THE TASK:
Lines holding the string "part" are the ones to copy; find them all in the data.

DATA:
——
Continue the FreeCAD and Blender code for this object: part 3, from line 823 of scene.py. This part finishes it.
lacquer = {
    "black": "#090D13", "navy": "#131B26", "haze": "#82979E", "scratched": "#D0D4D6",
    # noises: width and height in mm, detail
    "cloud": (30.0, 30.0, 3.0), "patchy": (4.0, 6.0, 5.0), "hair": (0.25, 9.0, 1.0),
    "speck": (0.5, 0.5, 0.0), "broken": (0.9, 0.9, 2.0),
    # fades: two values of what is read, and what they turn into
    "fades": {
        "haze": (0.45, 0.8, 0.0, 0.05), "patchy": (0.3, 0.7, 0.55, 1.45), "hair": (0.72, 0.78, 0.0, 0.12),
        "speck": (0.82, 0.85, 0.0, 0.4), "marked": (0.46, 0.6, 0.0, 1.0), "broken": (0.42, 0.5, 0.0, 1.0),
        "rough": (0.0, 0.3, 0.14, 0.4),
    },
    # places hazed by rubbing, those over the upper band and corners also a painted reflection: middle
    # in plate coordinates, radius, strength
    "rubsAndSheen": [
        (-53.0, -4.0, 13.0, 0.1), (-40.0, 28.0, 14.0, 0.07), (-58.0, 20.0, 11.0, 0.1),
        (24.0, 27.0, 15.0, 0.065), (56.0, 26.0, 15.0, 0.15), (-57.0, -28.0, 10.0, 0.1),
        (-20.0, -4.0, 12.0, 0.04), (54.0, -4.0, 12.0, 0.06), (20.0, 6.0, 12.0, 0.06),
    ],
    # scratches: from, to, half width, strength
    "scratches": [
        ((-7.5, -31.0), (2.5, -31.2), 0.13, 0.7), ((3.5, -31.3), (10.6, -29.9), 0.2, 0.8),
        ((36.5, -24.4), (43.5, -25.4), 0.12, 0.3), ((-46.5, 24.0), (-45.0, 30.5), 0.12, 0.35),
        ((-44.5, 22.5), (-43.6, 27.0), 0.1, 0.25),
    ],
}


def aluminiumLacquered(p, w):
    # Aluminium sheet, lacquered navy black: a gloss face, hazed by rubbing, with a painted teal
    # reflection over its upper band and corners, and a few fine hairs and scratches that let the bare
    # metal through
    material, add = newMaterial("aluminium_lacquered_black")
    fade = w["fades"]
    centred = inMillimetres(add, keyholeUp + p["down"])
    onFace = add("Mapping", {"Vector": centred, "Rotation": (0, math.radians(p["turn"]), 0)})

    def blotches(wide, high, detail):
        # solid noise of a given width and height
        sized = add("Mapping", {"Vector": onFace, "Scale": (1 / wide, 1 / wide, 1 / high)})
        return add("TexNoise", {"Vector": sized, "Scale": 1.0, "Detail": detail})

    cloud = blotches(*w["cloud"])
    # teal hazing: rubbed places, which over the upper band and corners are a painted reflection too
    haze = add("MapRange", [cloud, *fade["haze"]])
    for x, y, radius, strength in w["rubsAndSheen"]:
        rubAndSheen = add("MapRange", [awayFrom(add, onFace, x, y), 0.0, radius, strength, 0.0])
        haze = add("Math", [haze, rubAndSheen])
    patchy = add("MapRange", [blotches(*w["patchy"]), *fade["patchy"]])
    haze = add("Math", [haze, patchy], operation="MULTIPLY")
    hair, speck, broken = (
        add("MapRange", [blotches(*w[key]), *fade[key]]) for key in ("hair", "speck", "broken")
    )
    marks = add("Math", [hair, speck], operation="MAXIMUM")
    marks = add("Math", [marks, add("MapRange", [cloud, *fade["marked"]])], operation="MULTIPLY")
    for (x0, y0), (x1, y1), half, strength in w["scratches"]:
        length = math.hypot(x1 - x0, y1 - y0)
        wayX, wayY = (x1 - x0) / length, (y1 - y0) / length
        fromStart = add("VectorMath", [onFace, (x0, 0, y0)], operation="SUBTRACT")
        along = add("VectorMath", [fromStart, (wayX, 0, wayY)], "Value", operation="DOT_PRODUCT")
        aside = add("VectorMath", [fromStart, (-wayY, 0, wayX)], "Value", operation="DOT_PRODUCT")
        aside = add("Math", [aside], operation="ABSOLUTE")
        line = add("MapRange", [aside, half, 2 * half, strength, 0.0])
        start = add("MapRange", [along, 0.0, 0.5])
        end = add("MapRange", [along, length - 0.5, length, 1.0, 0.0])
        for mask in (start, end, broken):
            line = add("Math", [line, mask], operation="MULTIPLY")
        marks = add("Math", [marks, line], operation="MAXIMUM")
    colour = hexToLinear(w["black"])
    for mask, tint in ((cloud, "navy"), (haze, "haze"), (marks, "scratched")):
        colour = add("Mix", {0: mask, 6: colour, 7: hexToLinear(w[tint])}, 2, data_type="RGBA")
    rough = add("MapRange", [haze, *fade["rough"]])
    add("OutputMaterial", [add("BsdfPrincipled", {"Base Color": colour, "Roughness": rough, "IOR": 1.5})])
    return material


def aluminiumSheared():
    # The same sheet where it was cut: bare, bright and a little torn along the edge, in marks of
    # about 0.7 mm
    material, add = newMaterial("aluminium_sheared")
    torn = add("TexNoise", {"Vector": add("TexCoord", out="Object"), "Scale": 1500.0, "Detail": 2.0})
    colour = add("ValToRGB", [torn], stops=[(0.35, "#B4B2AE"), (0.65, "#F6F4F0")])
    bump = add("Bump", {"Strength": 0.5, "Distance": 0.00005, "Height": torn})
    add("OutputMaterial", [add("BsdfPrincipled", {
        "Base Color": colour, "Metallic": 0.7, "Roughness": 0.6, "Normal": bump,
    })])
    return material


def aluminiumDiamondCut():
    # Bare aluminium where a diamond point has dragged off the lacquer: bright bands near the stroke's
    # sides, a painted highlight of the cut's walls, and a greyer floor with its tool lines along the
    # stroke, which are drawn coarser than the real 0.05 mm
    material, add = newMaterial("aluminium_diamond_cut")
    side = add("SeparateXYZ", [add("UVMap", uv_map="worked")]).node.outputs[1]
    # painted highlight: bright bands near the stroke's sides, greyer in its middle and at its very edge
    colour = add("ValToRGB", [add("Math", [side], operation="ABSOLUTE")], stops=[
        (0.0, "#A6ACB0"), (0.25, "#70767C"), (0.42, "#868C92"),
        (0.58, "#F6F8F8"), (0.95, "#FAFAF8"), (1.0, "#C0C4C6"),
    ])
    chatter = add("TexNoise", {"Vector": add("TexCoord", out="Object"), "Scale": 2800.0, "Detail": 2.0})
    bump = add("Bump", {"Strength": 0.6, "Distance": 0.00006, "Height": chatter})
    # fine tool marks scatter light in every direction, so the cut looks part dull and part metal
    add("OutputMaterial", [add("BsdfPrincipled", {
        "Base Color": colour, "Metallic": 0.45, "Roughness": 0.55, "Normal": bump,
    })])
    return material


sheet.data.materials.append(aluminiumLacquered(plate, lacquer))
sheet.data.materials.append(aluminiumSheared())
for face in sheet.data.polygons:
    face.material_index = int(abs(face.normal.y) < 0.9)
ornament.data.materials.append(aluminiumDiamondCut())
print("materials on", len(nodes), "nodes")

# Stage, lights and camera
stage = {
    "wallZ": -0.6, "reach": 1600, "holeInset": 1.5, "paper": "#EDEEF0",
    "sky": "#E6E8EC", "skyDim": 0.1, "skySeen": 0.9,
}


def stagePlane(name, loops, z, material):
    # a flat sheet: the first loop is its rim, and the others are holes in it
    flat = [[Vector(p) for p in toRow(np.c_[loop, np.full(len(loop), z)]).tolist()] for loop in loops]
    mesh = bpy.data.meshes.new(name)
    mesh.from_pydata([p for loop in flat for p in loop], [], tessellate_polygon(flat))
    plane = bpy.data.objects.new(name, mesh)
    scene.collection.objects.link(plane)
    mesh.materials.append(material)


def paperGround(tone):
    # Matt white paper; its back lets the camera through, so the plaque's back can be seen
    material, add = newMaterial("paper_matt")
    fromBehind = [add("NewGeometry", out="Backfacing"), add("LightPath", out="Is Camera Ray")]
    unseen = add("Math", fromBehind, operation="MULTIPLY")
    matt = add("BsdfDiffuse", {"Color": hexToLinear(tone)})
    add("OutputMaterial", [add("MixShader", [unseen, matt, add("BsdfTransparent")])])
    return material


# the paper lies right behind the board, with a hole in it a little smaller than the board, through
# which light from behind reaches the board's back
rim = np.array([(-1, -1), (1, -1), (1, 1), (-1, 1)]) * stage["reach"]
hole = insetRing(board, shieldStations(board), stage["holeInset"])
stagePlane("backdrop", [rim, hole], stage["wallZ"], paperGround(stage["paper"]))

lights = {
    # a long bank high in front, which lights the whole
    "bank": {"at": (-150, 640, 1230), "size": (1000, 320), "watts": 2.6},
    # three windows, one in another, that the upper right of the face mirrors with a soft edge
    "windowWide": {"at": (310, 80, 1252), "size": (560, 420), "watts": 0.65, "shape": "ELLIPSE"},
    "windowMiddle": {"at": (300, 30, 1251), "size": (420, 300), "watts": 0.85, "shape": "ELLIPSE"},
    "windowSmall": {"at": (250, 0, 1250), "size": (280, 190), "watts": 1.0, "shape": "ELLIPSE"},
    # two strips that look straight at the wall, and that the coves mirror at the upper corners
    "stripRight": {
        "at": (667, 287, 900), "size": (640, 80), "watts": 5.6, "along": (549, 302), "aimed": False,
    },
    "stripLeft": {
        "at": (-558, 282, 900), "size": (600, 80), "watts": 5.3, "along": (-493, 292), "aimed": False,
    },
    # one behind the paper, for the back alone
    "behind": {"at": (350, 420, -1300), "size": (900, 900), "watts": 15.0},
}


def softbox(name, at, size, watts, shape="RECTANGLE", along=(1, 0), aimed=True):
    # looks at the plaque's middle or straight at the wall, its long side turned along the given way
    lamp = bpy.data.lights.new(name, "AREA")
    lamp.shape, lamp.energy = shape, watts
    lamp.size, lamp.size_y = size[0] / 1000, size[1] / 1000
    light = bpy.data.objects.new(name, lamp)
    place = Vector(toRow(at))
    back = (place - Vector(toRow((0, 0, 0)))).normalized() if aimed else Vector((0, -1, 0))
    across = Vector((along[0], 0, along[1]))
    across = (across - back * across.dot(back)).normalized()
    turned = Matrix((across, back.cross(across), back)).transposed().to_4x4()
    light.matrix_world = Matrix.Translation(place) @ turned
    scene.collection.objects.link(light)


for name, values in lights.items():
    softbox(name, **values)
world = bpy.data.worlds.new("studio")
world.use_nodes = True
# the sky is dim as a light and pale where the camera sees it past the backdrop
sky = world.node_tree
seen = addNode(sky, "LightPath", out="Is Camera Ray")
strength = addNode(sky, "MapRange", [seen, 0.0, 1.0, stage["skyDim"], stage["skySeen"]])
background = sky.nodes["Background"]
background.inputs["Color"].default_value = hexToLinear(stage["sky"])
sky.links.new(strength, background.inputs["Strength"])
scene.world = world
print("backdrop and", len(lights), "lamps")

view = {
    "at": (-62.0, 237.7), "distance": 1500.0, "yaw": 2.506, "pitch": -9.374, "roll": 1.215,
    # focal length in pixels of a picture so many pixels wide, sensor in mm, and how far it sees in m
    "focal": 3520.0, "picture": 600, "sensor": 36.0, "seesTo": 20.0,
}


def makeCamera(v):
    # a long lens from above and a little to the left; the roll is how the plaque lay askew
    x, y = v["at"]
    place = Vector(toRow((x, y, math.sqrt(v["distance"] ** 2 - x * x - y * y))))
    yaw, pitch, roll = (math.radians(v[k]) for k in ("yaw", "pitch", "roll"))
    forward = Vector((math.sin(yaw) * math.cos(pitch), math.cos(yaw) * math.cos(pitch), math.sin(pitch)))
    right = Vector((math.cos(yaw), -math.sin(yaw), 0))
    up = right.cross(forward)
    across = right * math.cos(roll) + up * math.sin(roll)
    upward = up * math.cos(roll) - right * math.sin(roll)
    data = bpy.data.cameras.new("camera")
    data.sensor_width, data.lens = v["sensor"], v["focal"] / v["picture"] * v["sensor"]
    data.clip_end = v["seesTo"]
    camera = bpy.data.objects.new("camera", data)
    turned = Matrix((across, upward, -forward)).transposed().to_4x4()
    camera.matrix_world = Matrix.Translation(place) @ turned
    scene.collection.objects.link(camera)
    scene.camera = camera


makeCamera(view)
——
RIGHT ANSWER:
Continue the FreeCAD and Blender code for this object: part 3, from line 823 of scene.py. This part finishes it.
    # fine tool marks scatter light in every direction, so the cut looks part dull and part metal